Big aspirations, indeed, as Aspire makes its debut. Initially it’s available in about 7 million homes and in 16 of the top 25 markets for blacks, including New York, Atlanta, Chicago and Washington, D.C. It can be seen by some customers served by Time Warner Cable Inc. and Comcast Corp. Comcast, the nation’s largest cable operator, is introducing the minority-oriented Aspire as part of an agreement struck with the Federal Communications Commission when the company purchased NBC Universal.
Aspire’s reach is expected grow to 12 million homes by year’s end, to 20 million to 30 million homes by the end of 2013, and to 40 million homes within two years, Mr. Johnson said.
“Focus groups told us African-Americans want more family content on TV,” he said a few hours before the party. “If they would have told me, ‘We don’t need another channel, there’s not an opportunity for you,’ we wouldn’t be sitting here.”

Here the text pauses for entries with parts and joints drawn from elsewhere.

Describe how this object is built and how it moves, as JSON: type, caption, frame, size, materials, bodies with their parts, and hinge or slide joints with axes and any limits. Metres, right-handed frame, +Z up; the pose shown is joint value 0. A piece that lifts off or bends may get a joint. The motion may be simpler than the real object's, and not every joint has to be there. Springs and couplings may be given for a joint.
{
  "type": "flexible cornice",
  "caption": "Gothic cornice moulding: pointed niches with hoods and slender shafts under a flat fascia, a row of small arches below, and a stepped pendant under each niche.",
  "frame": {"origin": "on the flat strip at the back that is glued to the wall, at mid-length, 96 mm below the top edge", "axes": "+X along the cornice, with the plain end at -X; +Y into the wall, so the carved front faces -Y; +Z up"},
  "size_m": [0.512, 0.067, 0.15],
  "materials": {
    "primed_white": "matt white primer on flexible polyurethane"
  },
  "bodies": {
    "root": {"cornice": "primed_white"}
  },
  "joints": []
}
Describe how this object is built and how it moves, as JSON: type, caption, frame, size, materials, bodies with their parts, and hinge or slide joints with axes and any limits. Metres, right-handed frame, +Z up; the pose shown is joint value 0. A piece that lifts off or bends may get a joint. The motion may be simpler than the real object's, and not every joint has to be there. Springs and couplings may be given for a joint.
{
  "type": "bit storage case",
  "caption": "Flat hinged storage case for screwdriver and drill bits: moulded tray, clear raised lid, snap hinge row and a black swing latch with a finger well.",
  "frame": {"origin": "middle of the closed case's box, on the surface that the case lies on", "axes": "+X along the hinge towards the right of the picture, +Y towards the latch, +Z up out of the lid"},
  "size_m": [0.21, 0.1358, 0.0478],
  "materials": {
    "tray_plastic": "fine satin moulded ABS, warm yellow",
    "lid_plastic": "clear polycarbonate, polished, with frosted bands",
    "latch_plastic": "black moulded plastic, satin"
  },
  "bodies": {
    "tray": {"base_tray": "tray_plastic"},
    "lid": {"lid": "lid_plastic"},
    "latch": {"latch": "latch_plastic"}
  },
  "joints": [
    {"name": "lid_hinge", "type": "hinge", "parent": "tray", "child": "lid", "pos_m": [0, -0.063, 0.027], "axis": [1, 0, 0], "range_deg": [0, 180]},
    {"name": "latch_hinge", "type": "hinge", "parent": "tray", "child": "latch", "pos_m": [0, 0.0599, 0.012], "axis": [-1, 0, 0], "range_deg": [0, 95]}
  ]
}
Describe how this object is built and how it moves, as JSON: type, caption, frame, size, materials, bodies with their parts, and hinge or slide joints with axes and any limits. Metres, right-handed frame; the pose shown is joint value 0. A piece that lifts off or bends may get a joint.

Seated in a raised director’s chair whose exaggerated height seemed made to order for the towering former L.A. Lakers point guard, Mr. Johnson spoke with a reporter in an NBC green room during a busy day of meetings and media appearances.

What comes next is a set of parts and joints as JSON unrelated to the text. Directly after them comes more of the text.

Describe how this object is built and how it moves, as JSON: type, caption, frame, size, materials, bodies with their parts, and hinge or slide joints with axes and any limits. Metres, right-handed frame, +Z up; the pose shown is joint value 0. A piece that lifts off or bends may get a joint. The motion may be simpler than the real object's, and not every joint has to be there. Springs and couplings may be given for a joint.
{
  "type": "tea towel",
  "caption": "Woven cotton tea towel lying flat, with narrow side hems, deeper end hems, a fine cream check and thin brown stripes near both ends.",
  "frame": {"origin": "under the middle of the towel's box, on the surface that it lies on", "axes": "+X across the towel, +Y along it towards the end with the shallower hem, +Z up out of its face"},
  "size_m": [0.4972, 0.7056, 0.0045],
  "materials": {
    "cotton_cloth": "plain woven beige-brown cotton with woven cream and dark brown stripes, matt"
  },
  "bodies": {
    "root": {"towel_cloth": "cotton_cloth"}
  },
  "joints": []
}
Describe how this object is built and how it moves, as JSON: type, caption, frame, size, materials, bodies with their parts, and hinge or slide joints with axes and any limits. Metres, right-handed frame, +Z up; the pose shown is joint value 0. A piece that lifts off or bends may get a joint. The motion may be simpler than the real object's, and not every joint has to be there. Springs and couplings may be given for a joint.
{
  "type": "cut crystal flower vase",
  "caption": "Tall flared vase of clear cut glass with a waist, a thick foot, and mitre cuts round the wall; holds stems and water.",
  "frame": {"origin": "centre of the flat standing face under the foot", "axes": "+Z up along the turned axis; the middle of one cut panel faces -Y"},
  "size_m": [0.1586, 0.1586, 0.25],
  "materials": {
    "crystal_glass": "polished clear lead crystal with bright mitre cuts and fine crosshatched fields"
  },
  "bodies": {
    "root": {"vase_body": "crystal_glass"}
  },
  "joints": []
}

“I wouldn’t get into this if I didn’t feel there was an opportunity,” he continued. “That’s what I do. I look for opportunities.”
Mr. Johnson doesn’t dismiss the growing roster of other networks targeting black viewers.
“BET dominates the young people and does a great job,” he said. “TV One skews a little older. We’re gonna skew older than both of them. Blacks want options; they want variety, like everybody else. There’ll be enough viewers for all of us. So everybody wins.”
He said Aspire is aiming for black families with a slate of enlightening and positive programming — the sort of fare everyone can gather in the living room to watch, “the way I grew up.”
Aspire will air movies, documentaries, music and comedy as well as faith and inspirational programs.
Initially, the schedule consists of acquisitions, including long-ago series such as “The Bill Cosby Show,” “I Spy,” “Julia” and “The Flip Wilson Show.” The network promises documentaries chronicling real-life events, people and places that shaped black history. Movies include “Shaft,” “Bird,” “Sarafina!” and “Lilies of the Field.”
Eventually, Aspire plans to create its own programming. For that, Mr. Johnson said he hopes to tap black artists ranging from young up-and-comers to the likes of Spike Lee and Tyler Perry.
“I may do a show interviewing celebrities,” he said. “Or a business show. We haven’t planned it yet, but African-Americans want to know how to build wealth. They want to know how to start a business or grow one. Homeownership. Having good credit. I think I’m going to have to go on and teach them that sort of thing.”
But Aspire is teamed with Atlanta-based GMC (formerly the Gospel Music Network) which, available in about 50 million homes, focuses on uplifting music and family entertainment. GMC is providing operational infrastructure (what Mr. Johnson dubs “the back of the house”) for Aspire, also based in Atlanta.
Mr. Johnson declined to say exactly what he’s investing in Aspire as its principal owner but acknowledged that “it takes $100 [million] or $150 million just to turn the lights on and really get it going — and we’re gonna be in that neighborhood.”
Already, Mr. Johnson has landed five blue-chip “charter brand partners”: Coca-Cola Co., Chrysler, Wal-Mart Stores Inc., L’Oreal and Nationwide Insurance. He said his network is on track to “almost break even in a year.”
Mr. Johnson said he sees Aspire as the logical next step in his burgeoning media empire, whose holdings include 20 radio stations, Vibe magazine and the Soul Train brand.
But an almost dizzying array of other investments includes real estate, restaurants, a prepaid debit card he expects to introduce soon and, of course, the Los Angeles Dodgers, purchased in May for $2 billion by a group he fronted.
“I am so proud of the Dodgers,” he said, grinning, when that subject came up. “I’m like a little kid! To know I own the Dodgers is even blowing me away!”
In short, Mr. Johnson’s career as an NBA legend and Hall of Famer is rivaled by his entrepreneurial efforts, which, along with his philanthropic and motivational work, largely cater to the black community.
“I’ve been doing business almost as long as I’ve been playing basketball,” he said. “I bought a radio station when I was 19 years old, when I first got drafted by the Lakers.”
For now, despite his many business interests, he’s giving Aspire top priority.
“When you’re starting a business, you have to be more involved day-to-day,” he said. “I’m a control freak. Even though I allow people to do their jobs, I want to know everything, and I have to know everything: It’s my brand, my name; everything is out there on the line.”
Looking to Aspire’s future, he pointed out that he always had two big dreams: to play in the NBA and be a businessman.
“I don’t know why God blessed me with this life, but I’m glad he did, and I love it,” Mr. Johnson summed up. “And I’m full steam ahead!”